- [Your objective]:
Among the lines below, keep only those from the one containing "make_knee_block()" through the one containing "import mathutils", and reproduce them exactly.

------------------------------------------------------------

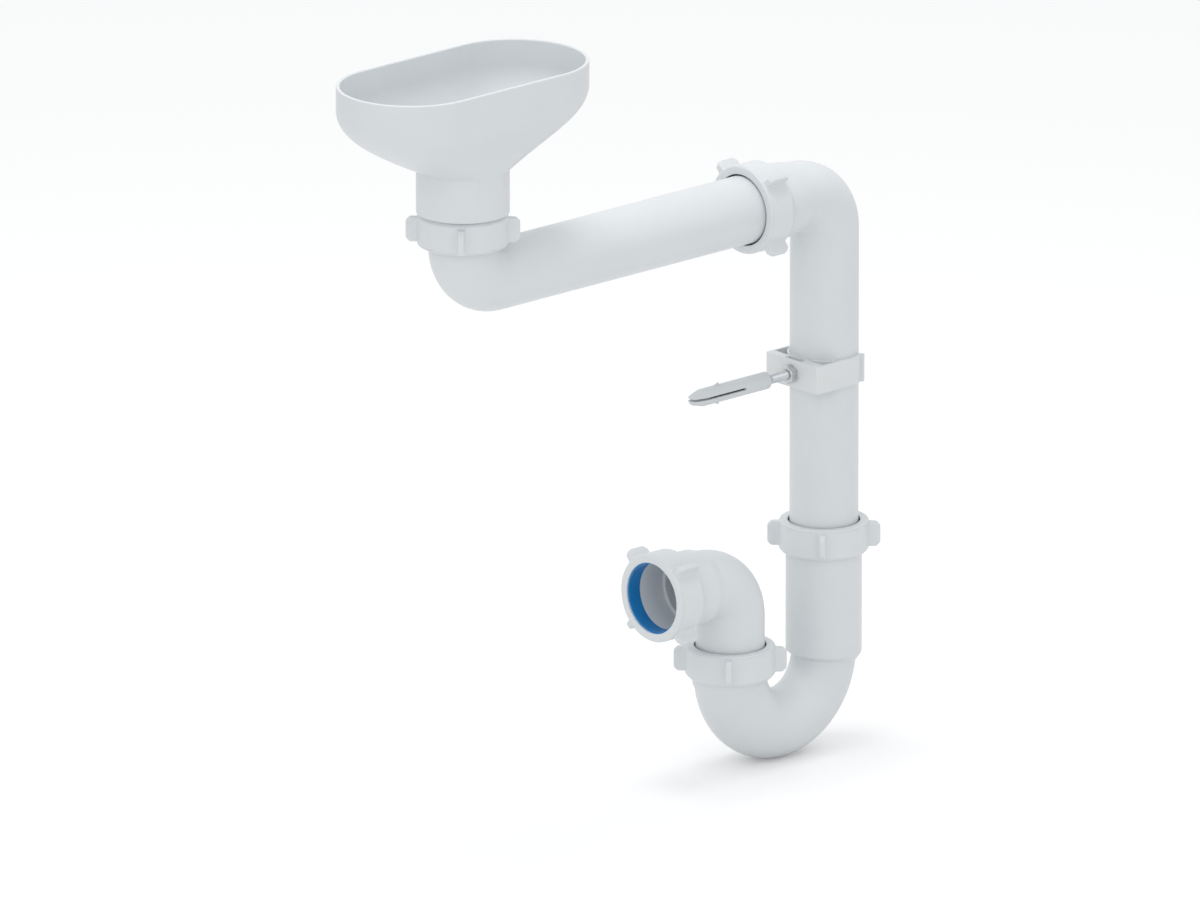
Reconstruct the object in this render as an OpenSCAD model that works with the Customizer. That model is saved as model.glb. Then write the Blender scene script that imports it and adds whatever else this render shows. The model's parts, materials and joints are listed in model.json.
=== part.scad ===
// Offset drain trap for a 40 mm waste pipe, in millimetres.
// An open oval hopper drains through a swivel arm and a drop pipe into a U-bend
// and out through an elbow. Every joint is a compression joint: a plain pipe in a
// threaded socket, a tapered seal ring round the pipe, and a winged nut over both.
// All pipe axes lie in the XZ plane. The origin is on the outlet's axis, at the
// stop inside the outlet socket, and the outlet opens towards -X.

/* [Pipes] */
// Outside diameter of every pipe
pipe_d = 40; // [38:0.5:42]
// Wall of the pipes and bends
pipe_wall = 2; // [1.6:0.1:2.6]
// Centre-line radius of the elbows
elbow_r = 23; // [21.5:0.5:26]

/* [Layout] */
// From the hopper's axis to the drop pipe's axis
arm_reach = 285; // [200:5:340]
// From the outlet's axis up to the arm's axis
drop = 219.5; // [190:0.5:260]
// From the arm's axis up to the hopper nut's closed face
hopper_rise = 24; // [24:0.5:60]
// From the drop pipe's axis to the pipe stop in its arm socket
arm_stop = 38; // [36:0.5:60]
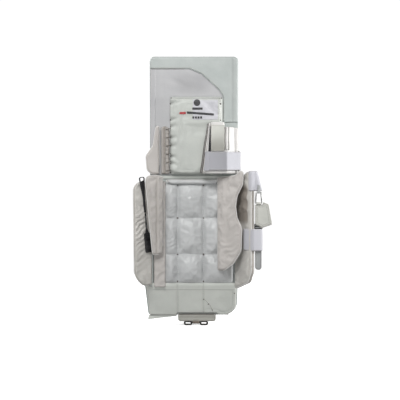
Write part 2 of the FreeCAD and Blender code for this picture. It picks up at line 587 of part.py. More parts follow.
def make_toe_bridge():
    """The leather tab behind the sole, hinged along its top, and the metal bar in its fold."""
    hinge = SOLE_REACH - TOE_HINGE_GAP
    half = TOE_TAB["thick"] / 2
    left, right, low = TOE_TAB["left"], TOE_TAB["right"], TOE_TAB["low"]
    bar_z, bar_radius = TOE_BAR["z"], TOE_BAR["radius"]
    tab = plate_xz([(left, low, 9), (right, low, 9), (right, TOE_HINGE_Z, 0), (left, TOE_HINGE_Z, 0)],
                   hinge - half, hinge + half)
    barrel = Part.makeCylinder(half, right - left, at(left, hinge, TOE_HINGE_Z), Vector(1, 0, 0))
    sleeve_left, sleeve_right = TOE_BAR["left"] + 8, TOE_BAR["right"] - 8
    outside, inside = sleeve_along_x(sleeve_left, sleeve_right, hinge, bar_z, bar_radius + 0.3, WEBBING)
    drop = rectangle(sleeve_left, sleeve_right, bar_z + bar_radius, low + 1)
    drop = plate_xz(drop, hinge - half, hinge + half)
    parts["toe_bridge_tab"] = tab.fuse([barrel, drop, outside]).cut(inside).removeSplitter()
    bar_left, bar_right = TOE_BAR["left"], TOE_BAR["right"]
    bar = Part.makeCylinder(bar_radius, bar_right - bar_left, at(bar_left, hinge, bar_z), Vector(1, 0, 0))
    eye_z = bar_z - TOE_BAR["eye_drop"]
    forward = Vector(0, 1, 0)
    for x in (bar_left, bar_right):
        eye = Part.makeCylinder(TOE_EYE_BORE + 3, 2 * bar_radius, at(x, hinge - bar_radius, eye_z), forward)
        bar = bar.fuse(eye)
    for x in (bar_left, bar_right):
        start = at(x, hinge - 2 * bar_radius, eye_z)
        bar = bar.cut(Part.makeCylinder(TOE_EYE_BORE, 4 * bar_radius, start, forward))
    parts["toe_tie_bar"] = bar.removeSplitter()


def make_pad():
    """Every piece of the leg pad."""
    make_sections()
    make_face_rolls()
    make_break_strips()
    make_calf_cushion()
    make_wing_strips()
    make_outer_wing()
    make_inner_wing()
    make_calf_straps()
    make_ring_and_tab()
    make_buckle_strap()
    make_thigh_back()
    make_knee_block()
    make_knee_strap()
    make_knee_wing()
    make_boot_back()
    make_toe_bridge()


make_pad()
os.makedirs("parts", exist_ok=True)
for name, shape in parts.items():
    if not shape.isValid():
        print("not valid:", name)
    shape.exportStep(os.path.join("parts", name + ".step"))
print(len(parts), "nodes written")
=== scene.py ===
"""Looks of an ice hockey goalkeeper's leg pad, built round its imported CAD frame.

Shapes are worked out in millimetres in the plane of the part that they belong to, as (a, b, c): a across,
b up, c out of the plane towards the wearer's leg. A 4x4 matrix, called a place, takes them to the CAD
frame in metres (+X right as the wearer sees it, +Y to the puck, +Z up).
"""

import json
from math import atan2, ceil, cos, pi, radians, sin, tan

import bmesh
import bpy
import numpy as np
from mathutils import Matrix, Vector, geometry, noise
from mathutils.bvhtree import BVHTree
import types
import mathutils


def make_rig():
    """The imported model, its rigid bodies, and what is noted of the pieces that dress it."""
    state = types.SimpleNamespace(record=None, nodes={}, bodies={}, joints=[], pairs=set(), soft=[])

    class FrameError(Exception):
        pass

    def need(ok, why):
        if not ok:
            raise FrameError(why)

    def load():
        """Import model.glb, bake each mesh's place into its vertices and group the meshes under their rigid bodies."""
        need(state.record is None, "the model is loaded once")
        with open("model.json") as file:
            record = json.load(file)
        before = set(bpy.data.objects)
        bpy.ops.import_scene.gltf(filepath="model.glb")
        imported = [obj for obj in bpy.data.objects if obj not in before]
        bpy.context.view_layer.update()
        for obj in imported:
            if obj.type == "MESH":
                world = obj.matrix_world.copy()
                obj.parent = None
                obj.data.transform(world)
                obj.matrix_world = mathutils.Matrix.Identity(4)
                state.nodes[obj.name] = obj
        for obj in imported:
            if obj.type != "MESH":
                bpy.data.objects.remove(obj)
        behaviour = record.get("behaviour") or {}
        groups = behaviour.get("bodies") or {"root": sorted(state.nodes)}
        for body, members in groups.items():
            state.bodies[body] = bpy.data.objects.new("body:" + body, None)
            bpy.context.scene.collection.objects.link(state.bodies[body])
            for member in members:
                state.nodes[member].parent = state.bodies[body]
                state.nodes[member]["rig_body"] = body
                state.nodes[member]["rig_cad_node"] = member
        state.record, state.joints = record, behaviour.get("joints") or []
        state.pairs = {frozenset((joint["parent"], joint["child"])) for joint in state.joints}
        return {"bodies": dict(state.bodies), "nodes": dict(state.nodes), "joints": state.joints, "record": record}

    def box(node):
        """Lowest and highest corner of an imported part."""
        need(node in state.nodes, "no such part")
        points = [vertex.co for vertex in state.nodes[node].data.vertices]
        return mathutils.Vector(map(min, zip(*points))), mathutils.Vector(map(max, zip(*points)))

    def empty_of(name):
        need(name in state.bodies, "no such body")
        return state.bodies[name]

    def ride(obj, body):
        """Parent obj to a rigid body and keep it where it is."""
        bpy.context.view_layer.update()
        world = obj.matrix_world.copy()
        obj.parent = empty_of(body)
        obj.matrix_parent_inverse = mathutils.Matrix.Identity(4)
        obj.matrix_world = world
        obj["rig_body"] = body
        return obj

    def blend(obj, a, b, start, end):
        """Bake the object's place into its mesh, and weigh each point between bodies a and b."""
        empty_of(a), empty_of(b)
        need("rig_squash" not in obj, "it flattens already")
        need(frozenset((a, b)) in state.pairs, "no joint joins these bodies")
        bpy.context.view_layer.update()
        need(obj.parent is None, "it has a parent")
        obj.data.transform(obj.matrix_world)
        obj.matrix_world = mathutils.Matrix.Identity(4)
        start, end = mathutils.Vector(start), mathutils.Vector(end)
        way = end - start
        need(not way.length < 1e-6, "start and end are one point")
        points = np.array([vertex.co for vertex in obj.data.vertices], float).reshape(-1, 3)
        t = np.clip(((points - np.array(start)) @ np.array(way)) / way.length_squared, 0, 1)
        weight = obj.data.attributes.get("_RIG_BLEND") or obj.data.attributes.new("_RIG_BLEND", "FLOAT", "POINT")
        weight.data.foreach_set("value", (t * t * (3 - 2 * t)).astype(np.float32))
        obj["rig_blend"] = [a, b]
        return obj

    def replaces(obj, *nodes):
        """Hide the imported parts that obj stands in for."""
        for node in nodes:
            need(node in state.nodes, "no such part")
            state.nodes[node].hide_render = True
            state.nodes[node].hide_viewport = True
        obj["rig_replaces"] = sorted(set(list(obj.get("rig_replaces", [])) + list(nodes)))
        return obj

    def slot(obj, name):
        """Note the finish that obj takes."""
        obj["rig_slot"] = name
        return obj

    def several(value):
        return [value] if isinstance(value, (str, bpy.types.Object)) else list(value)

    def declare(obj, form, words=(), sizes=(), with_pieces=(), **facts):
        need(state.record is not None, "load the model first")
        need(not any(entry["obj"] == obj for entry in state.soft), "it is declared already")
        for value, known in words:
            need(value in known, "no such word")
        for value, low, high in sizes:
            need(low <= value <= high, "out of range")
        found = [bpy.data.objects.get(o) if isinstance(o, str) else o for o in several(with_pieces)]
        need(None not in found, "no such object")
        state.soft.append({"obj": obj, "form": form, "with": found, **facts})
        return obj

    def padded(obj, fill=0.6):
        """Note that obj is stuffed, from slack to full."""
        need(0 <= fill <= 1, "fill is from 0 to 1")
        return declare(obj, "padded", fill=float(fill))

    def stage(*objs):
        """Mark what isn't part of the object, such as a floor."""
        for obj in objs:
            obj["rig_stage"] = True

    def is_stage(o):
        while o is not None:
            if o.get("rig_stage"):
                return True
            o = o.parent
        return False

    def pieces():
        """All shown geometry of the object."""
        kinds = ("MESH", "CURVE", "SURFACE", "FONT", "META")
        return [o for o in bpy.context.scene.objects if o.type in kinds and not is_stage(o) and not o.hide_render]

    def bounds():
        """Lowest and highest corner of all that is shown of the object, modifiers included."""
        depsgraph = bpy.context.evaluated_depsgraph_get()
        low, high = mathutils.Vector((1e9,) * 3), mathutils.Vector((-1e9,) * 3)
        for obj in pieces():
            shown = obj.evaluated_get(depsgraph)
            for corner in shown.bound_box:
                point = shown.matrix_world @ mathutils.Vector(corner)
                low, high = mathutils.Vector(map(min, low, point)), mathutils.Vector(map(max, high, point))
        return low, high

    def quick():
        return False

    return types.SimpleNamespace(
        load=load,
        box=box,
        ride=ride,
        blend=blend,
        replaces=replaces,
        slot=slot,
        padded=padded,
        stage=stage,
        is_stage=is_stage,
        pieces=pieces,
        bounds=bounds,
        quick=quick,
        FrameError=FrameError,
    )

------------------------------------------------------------

- [Answer]:
    make_knee_block()
    make_knee_strap()
    make_knee_wing()
    make_boot_back()
    make_toe_bridge()


make_pad()
os.makedirs("parts", exist_ok=True)
for name, shape in parts.items():
    if not shape.isValid():
        print("not valid:", name)
    shape.exportStep(os.path.join("parts", name + ".step"))
print(len(parts), "nodes written")
=== scene.py ===
"""Looks of an ice hockey goalkeeper's leg pad, built round its imported CAD frame.

Shapes are worked out in millimetres in the plane of the part that they belong to, as (a, b, c): a across,
b up, c out of the plane towards the wearer's leg. A 4x4 matrix, called a place, takes them to the CAD
frame in metres (+X right as the wearer sees it, +Y to the puck, +Z up).
"""

import json
from math import atan2, ceil, cos, pi, radians, sin, tan

import bmesh
import bpy
import numpy as np
from mathutils import Matrix, Vector, geometry, noise
from mathutils.bvhtree import BVHTree
import types
import mathutils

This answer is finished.